I can’t recall how I received these doctrines and dogmas. It was not a case of approving or disapproving, any more than the character of the Latin subjunctive called for debate. The dogmatic character of the Church was what most fully satisfied me. I wanted to belong to a church that knew its mind because it had received that knowledge from God by way of scripture and tradition. I assumed that the dogmatic character of the Church was innate in its character.

That he discovered in later years that dogma is not innate, but a development forced on the Church by the threat of Gnosticism, is beside the point; Catholicism filled a need for certainty, a Stevensonian rage for order, in the young Denis Donoghue, and the adult saw no evidence to make him change his mind.

In Ireland, however, religion is more than a matter of the soul and angels and the afterlife; it is a social force of extraordinary potency. Those “new Irish” who long ago gave up the practice of religion still in their hearts identify themselves as “Catholic” or “Protestant,” much in the way that second-generation Americans will think of themselves as “Irish” or “Polish” or whatever. Over the centuries the native Irish lost their rights, their land, their language, but clung fiercely to their Church (not half as fiercely, let it be said, as it clung to them). Now, the Protestants, the great majority of whom live in Northern Ireland, are facing different but equally devastating losses, and so they proclaim their faith ever more loudly. Non-Irish readers of Warrenpoint should not be misled by Professor Donoghue’s mild tone of voice: this is a matter of life and death.

If I understand the appeal of Catholicism to Professor Donoghue, even more do I appreciate the lingering ressentiment he feels in the presence of certain upper-class Protestants. He tells a revealing little anecdote in which he is “silently corrected in a matter of usage” by T. R. Henn, an “Anglo-Irish Protestant scholar who spent his childhood in a manor house called Paradise.” At the Yeats Summer School in Sligo, Henn mentioned that he was going fishing, and Professor Donoghue asked if he would catch salmon or what; “I hope to kill salmon,” was the reply.

A Catholic wouldn’t be expected to know the right word…. When Henn spoke of the Big House, he gave his audience to understand that his experience of that institution was at once personal and historical. One kills a salmon.

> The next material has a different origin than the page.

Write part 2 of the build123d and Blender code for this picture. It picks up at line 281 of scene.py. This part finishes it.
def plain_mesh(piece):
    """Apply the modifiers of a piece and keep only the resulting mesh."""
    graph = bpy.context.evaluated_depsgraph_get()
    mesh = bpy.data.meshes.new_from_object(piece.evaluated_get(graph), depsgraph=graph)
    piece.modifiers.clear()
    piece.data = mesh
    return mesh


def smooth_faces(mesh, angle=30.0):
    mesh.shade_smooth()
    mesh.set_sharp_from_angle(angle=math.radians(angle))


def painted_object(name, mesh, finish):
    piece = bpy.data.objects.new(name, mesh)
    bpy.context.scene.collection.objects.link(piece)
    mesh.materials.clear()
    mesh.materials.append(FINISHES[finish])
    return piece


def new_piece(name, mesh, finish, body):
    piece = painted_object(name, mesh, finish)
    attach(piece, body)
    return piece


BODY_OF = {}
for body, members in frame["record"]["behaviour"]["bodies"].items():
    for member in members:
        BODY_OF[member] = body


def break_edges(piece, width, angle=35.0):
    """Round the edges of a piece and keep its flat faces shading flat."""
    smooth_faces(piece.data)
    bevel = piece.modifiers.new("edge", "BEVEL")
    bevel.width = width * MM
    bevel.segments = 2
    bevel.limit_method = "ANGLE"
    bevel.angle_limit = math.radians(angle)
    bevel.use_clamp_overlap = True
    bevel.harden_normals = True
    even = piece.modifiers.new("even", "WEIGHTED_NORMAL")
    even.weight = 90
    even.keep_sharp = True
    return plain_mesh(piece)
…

Note how apt is the setting for this encounter, which might have made the matter of one of Yeats’s knotty meditations in the poet’s late style. Professor Donoghue knows very well the role Yeats would have assigned him in his verse: one of Paudeen’s sons, a mere generation away from the greasy till. (Is it not ironic that Yeats was involved in choosing the designs for Irish coinage after Independence, and that an image of him, looking at once indomitable and visionary, now adorns our twenty-pound note?)

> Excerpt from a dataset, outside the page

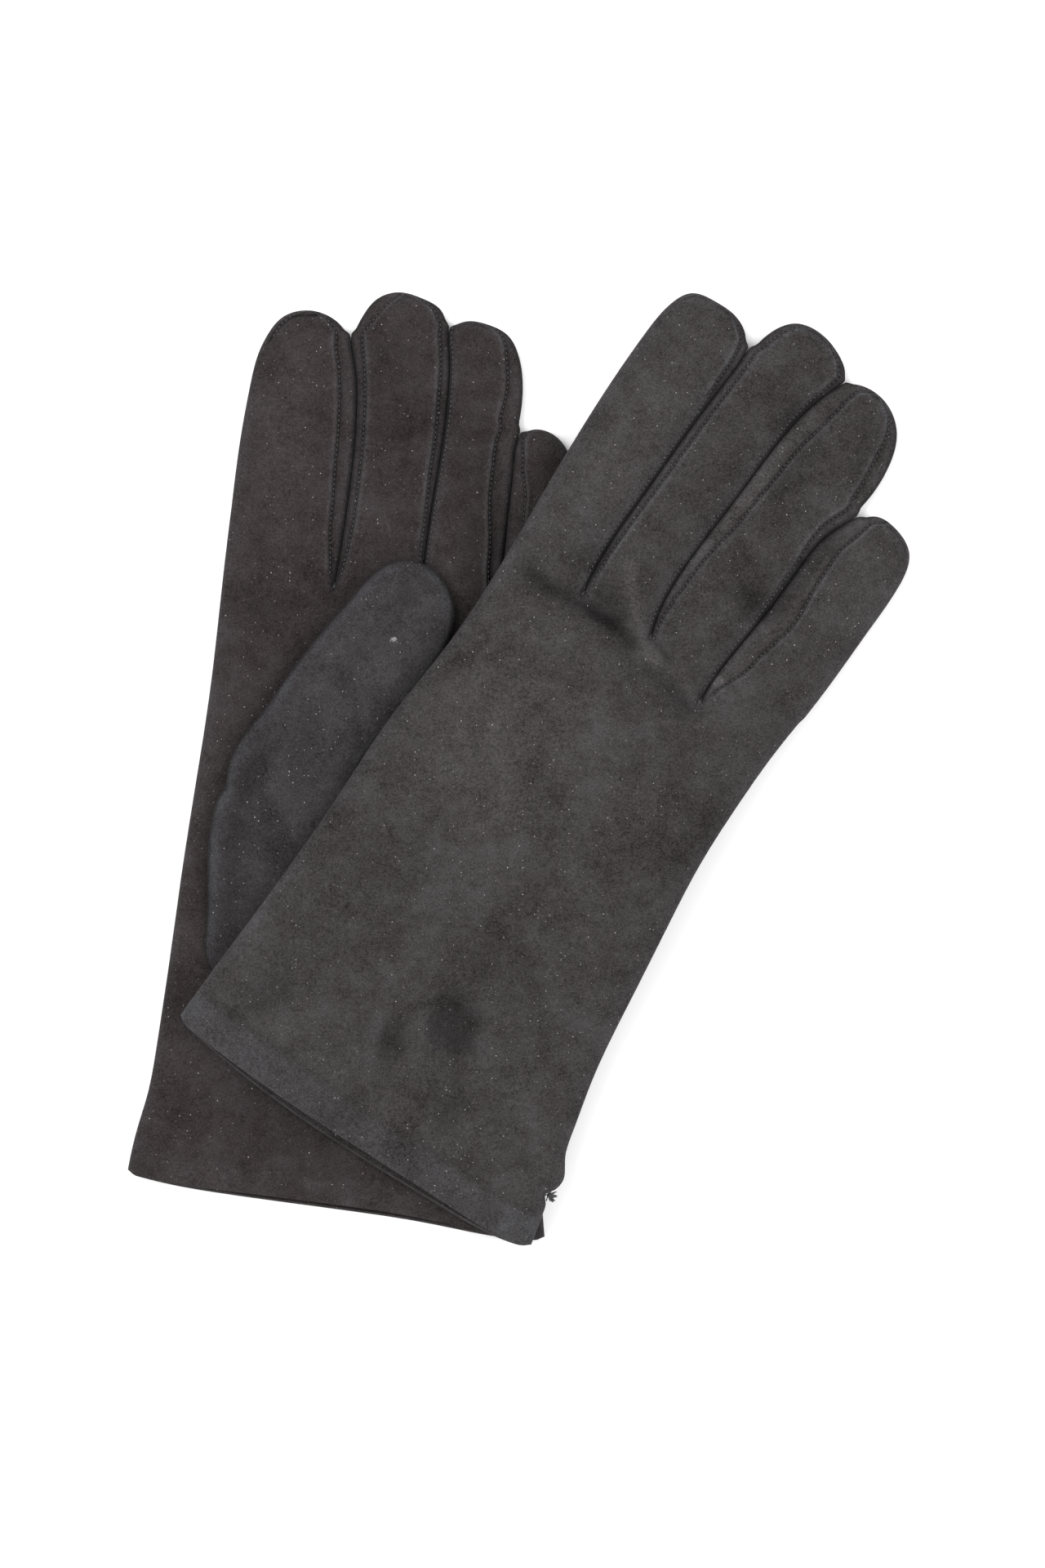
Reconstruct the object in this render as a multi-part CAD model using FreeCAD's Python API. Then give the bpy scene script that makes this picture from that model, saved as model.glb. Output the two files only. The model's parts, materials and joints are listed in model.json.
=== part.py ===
"""A pair of lined suede dress gloves, the right one laid across the left one.

Frame, in millimetres: +Z up, +Y towards the left glove's fingertips, +X towards the right glove's
little finger, and the origin at the centre of the pair's footprint, on the table.
The left glove lies palm up with its thumb folded over the palm. The right glove lies palm down on
top of it, held up by both thumbs, and slopes down to the table at its fingertips.

Each glove is cut from flat pieces. A hand (the trunk of the glove) ends at the knuckle line, and four
finger stalls start there. A stall has a back panel, a palm panel and, between neighbouring fingers,
side strips called forks. Inside the leather is a knitted lining of the same shape.
"""

import FreeCAD
import Part

import math
import os

from FreeCAD import Vector

# Materials and layers
LEATHER = 0.8
LINING = 0.3
PLAY = 0.05            # air between two pieces of one body that lie on each other
GLOVE_THICK = 7.5      # a hand or finger from table side to top side
HALF_GAP = 0.25        # half the air between neighbouring fingers, where an outline gives no gaps of its own
KNUCKLE_GAP = 0.15     # air on each side of the knuckle line
TIP_WALL = 12.0        # how far the back panel wraps down round a fingertip
HEM_DEPTH = 9.0        # turned-in leather at the cuff
HEM_THICK = 0.6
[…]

The dialogue, one might say the struggle, which Professor Donoghue has been engaged in with Yeats’s work since the beginning of his career has resulted in some of his most passionate and most perceptive criticism. Yeats is for Donoghue an emblematic figure, perhaps the emblem of divided Ireland. On one side there is the Anglo-Irish, Protestant Yeats, the Yeats of the famous “We are no petty people” speech to the Irish Senate in 1925, the Yeats who could claim that his was “blood that has not passed through any huckster’s loin.” On the other, far on the other side, there is Yeats the extreme nationalist, whose play Cathleen ni Houlihan Conor Cruise O’Brien, writing in The Times of London, and quoted by Professor Donoghue, considers to be “a straightforward, red-hot piece of physical-force nationalist propaganda” that could be put on “as a benefit performance in support of the Provisional IRA.”

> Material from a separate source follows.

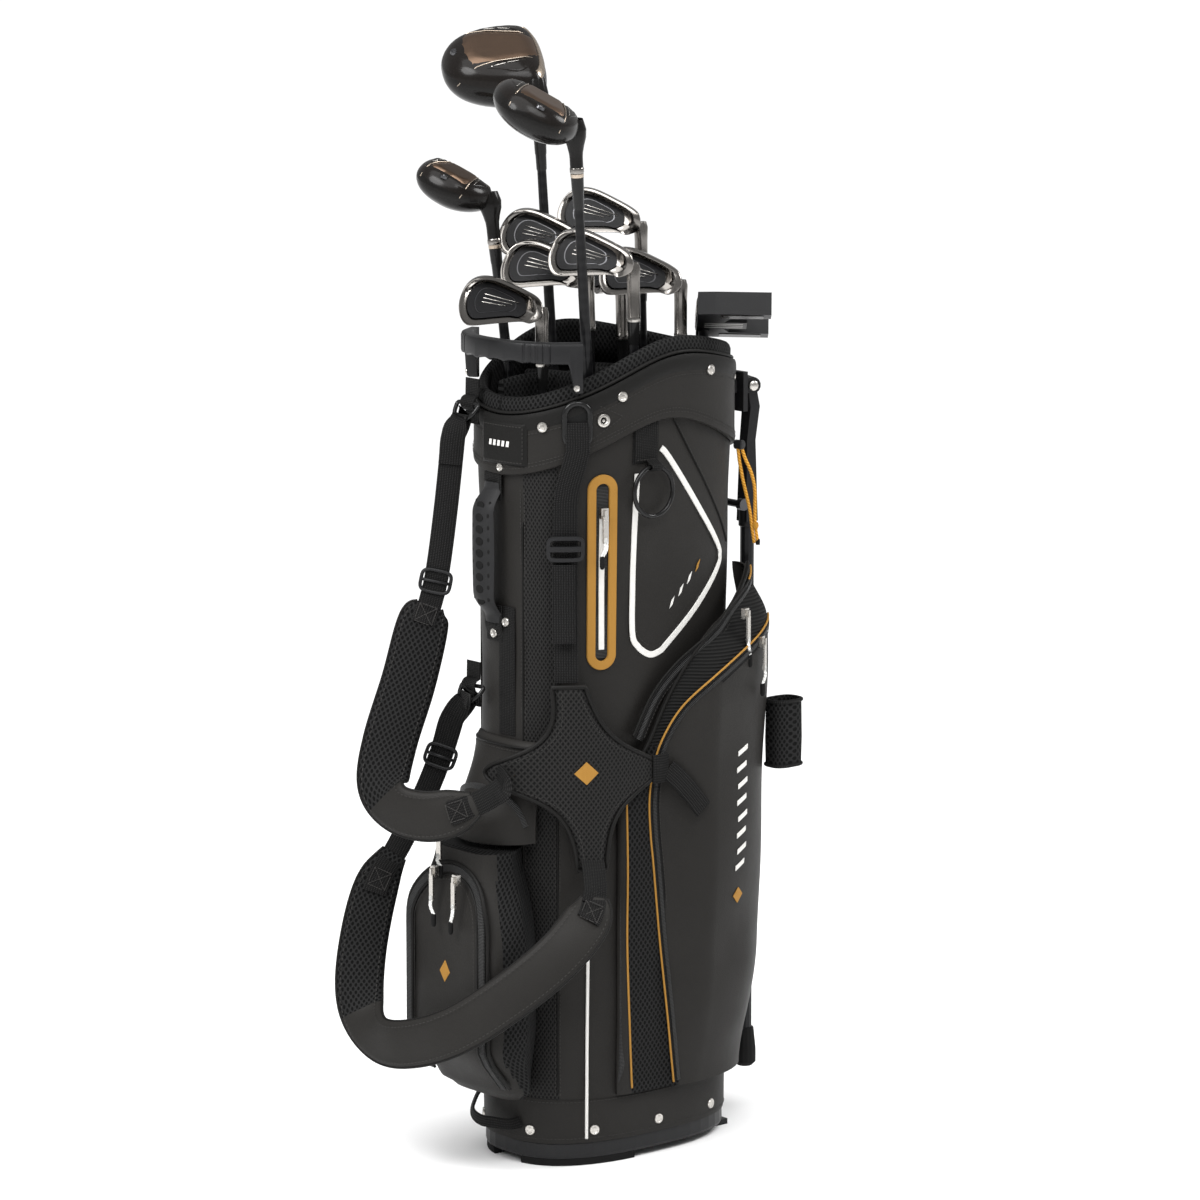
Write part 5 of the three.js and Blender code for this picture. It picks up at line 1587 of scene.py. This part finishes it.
def box_stitch(point, normal, along, lift):
    """A stitched square with a cross in it."""
    along = along.normalized()
    side = along.cross(normal).normalized()
    half = 0.0095
    a, b, c, d = (point + side * (u * half) + along * (v * half) + normal * lift
                  for u, v in ((-1, -1), (1, -1), (1, 1), (-1, 1)))
    for start, end in ((a, b), (b, c), (c, d), (d, a), (a, c), (b, d)):
        run = [start.lerp(end, t / 4) for t in range(5)]
        stitch(run, [normal] * 5, pitch=0.0032)


def add_straps():
    add_strap("upper_strap", UPPER_STRAP, 0.56)
    add_strap("lower_strap", LOWER_STRAP, 0.30)
    add_hub_links()
    for name, stations, at in (("upper", UPPER_STRAP, 2.4), ("lower", LOWER_STRAP, 1.0)):
        add_ring_loop(name, stations)
        add_adjuster(name, stations, at)


def add_adjuster(name, stations, at):
    """A slide buckle on the strap's web, at a place counted in stations."""
    samples = spline(stations, 120)
    i = int(at / (len(stations) - 1) * 120)
    a, b = Vector(samples[i][:3]) * MM, Vector(samples[i + 1][:3]) * MM
    along = (b - a).normalized()
    side = along.cross(STRAP_FACE).normalized()
    normal = side.cross(along).normalized()
    loop = []
    for angle in turn_angles(32):
        x, y = 0.0155 * rounded(math.cos(angle), 0.5), 0.0115 * rounded(math.sin(angle), 0.5)
        loop.append(a + side * x + along * y + normal * 0.0018)
    tube(f"strap_adjuster_{name}", loop, 0.0019, M["moulded"], closed=True, slot="moulded")
    bar = [a + side * x + normal * 0.0026 for x in (-0.015, 0.0, 0.015)]
    tube(f"strap_adjuster_bar_{name}", bar, 0.0017, M["moulded"], slot="moulded")


# ---- zip pulls and bungee ----------------------------------------------------------------------
SLIDERS = [
    "valuables_slider", "clothes_slider_upper", "clothes_slider_lower", "accessory_slider",
    "ball_slider_left", "ball_slider_right",
]


def add_zip_pulls():
    """A knotted white pull with a black tip on each slider's tab."""
    for number, name in enumerate(SLIDERS):
        repaint(name, M["nickel"], 0.0006)
        low, high = (Vector(corner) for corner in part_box(name))
        middle = (low + high) / 2
        outward = Vector((middle.x * 0.42, middle.y, 0)).normalized()
        if name.startswith(("ball", "accessory")):
            outward = Vector((-1, 0, 0))
        top = Vector((middle.x, middle.y, low.z + 0.003)) + outward * 0.003
        sway = outward.cross(UP) * (0.004 * (-1) ** number)
        drop = UP * (-0.010 if name == "accessory_slider" else -0.017)
        path = [top, top + drop / 2 + outward * 0.001, top + drop + sway]
        for strand, shift in (("a", -0.0011), ("b", 0.0011)):
            off = outward.cross(UP) * shift
            points = [Vector(p) for p in spline([tuple(q + off) for q in path], 14)]
            tube(f"{name}_cord_{strand}", points, 0.0011, M["cord"], body=name, slot="bungee")
        knot = Matrix.Translation(path[0])
        profile = [(0.5, -3), (2.0, -2.4), (2.6, 0), (2.0, 2.4), (0.5, 3)]
        turned(f"{name}_knot", profile, knot, M["cord"], body=name, slot="bungee", sides=12)
        tip = Matrix.Translation(path[-1])
        profile = [(0.4, -13), (1.7, -12.4), (2.6, -10), (2.6, -1), (2.1, 0.6), (0.4, 1)]
        turned(f"{name}_tip", profile, tip, M["rubber"], body=name, slot="foot_rubber", sides=14)


BUNGEE = [
    (119, -79, 742), (124, -80, 728), (131, -82, 712), (138, -80, 694), (142, -76, 676), (146, -72, 655),
    (150, -72, 634),
]
BUNGEE_RADIUS = 0.0018


def add_bungee():
    points = [Vector(p) * MM for p in spline(BUNGEE, 40)]
    length = sum((b - a).length for a, b in zip(points, points[1:]))
    cord = tube("bungee_cord", points, BUNGEE_RADIUS, M["bungee"], slot="bungee", sides=14)
    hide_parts("bungee")
    profile = [(0.6, -4), (3.0, -3), (3.6, 0), (3.0, 3), (0.6, 4)]
    knotted = Matrix.Translation(points[-7])
    knot = turned("bungee_knot", profile, knotted, M["bungee"], slot="bungee", sides=16)
    profile = [(0.4, -3.4), (2.2, -3), (2.4, 0), (2.1, 3), (0.4, 3.4)]
    end = Matrix.Translation(points[-1] + UP * 0.001)
    cap = turned("bungee_end", profile, end, M["rubber"], slot="foot_rubber", sides=16)
    sideways, knot_step = Vector((0.766, -0.643, 0)), 34
    strand = []
    for k, p in enumerate(points):
        bow = 0.007 * math.sin(math.pi * k / knot_step) ** 2 if k < knot_step else 0
        strand.append(p - sideways * (0.0038 + bow))
    second = tube("bungee_strand", strand, BUNGEE_RADIUS, M["bungee"], slot="bungee", sides=12)
    tuple(points[0])
    [tuple(p) for p in points]
    holder = facing(points[0], Vector((0.3, -0.95, 0)).normalized())
    profile = [(5, -6), (5, 2.4), (4, 3.4), (0.5, 3.6)]
    turned("bungee_holder", profile, holder, M["moulded"], slot="moulded")


# ---- folding stand -----------------------------------------------------------------------------
def add_stand():
    looks = {
        "stand_bracket": "moulded", "push_rod": "dark_steel", "leg_near": "tube", "leg_far": "tube",
        "leg_foot_near": "rubber", "leg_foot_far": "rubber", "leg_pin_near": "nickel",
        "leg_pin_far": "nickel", "kick_foot_pin": "dark_steel",
    }
    for name, look in looks.items():
        repaint(name, M[look], 0.0008, 3, 50 if name.startswith(("leg_near", "leg_far")) else 35)
    for y in (-0.049, -0.012, 0.012, 0.049):
        place = facing(Vector((0.1490, y, 0.806)), Vector((1, 0, 0)))
        RIVETS.append(place @ Matrix.Scale(0.62, 4))
    for name, y, side in (("near", -0.038, -1), ("far", 0.038, 1)):
        axis = Vector((side * math.sin(math.radians(20)), -math.cos(math.radians(20)), 0))
        centre = Vector((0.165, y, 0.798))
        for end, sign in (("a", -1), ("b", 1)):
            place = facing(centre + axis * (sign * 0.0165), axis * sign)
            profile = [(5.2, -1.4), (5.2, 0.8), (4.2, 1.8), (0.6, 2.2)]
            turned(f"pin_head_{name}_{end}", profile, place, M["nickel"], slot="steel")
        collar = Matrix.Translation(Vector((0.165, y, 0.655)))
        profile = [(8.0, -9), (9.2, -8), (9.2, 8), (8.4, 10), (8.0, 10)]
        turned(f"leg_collar_{name}", profile, collar, M["moulded"], body="leg_" + name, slot="moulded",
               caps=False)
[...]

It is the spirit of this latter Yeats which in Warrenpoint is called forth to give evidence against the new breed of Irish “revisionist” historians, of whose work Professor Donoghue is skeptical. The revisionist school—Roy Foster, J. J. Lee, the late F. S. L. Lyons, among others—seeks to “present the history of Ireland in social, economic, and cultural terms, rather than in terms of revolution and defeat,” as Professor Donoghue puts it, in a slightly different context. What is being revised is that mythologized version of the Irish past which is a mingling of Yeatsian rhetoric and the blood-boltered sentimentalism that passed for history in Catholic schools, especially those run by the Christian Brothers. Professor Donoghue, however, is not convinced that the myth is entirely to be deplored:

It is easy to denounce the Christian Brothers for teaching a dangerous version of Irish history, and to point to the renewed violence in Northern Ireland since 1968 as the inevitable fulfilment of that pedagogy. It is true that any historical interpretation that features dramatic acts, unique individuals, and deeds of heroism turns life into theatre and violent men into tragic heroes…. Social history is an attempt to remove from Irish history the glamour of its sacrifices and martyrdoms. Revisionism is a project of slow history, or confounding the drama, thwarting the narrative. Unfortunately, Ireland without its story is merely a member of the EC, the begging bowl our symbol.

Professor Donoghue’s view of the national question, insofar as I can discern it in these graceful pages, is one with which I wholly disagree. Personally, I believe that history as it was taught to me and my contemporaries was and continues to be a goad and a source of sustenance to murderers on both sides of the Irish conflict; I believe that myths of blood and race should be, not discarded, perhaps, but constantly reexamined; I believe that Ireland must break free of its insular subjectivity and look towards Europe—and Europe is much more than the Common Market—if it is to have any reasonable future. I know very well that while Professor Donoghue’s opinions on this question will anger many people in Ireland, they would meet with the enthusiastic approval of a great many more. These latter, however, will be for the most part people who would not dream of reading a work as measured and humane as Warrenpoint.